Thanks for the info PM.
http://en.wikipedia.org/wiki/Cascading_failure
Here's an "unoffical" list:
http://www.calculatedriskblog.com/2009/08/problem-bank-list-unofficial-a...
thank you also
Unofficial list from public sources: http://www.calculatedriskblog.com/2009/08/problem-bank-list-unofficial-a...
thanks much
does the problem bank list ever get leaked? i sure like to see that right now.
Try this link. Probably the most accurate, since it tries to accurately calculate the bank's leverage ratio. (Which is the criteria regulators allegedly use to determine whether a bank is insolvent)
http://bankimplode.com/list/troubledbanks.htm
Weiss's weakest banks--new report coming in a few weeks but this is it:
http://www.moneyandmarkets.com/files/documents/X-List.htm#Toc211675100
Yes, but you have to be one of Goldmans VIP clients to get the list Thurs. nights.

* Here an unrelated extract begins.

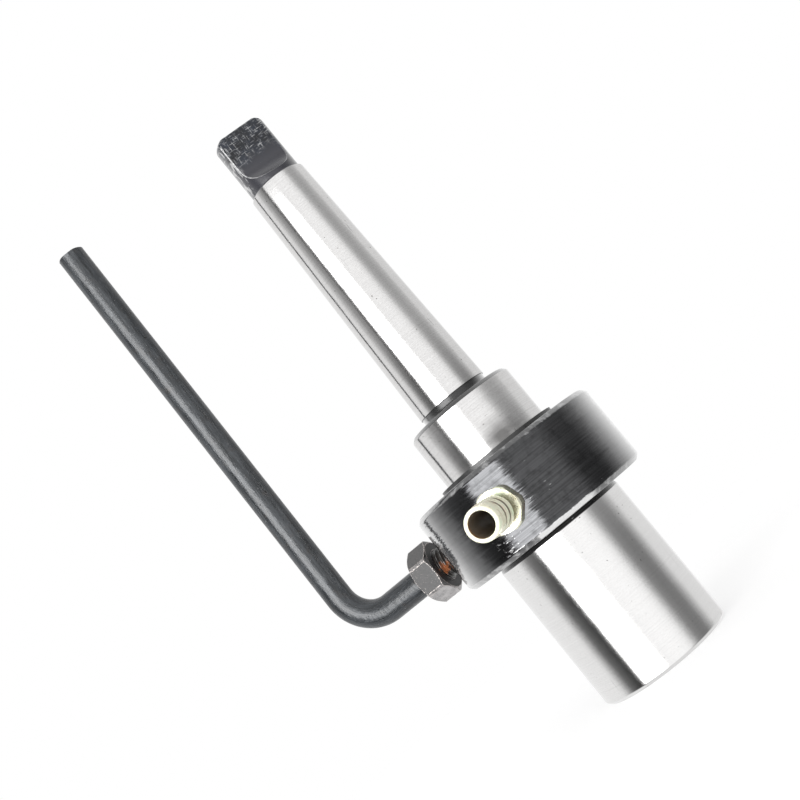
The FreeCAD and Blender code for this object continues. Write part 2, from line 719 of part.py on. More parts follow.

aaaand it's gone! This line is for people who have money in the bank. Please step aside.
For those who wonder:
http://www.southparkstudios.com/episodes/220760/?autoplay=false
required viewing and funny.
"The Deposit Insurance Fund (DIF) decreased by $2.6 billion (20.3 percent) during the second quarter to $10.4
billion (unaudited)."
I think the last word says it all.
How does it still have 10 billion + when from the bank failure data, they should have tapped that treasury line by now?? More fudged accounting I dare say!
More like Accounting 102 ... from the report:
"Accrued assessment income from the regular and the special assessment increased the fund by $9.1 billion. Interest earned, combined with realized gains on securities and debt guarantee surcharges from the Temporary Liquidity Guarantee Program added $1.1 billion to the fund. Unrealized losses on available-for-sale securities combined with operating expenses reduced the fund by $1.3 billion."
So they had $10.2 billion of income.
Is that the special assessment to "be collected September 30, 2009"?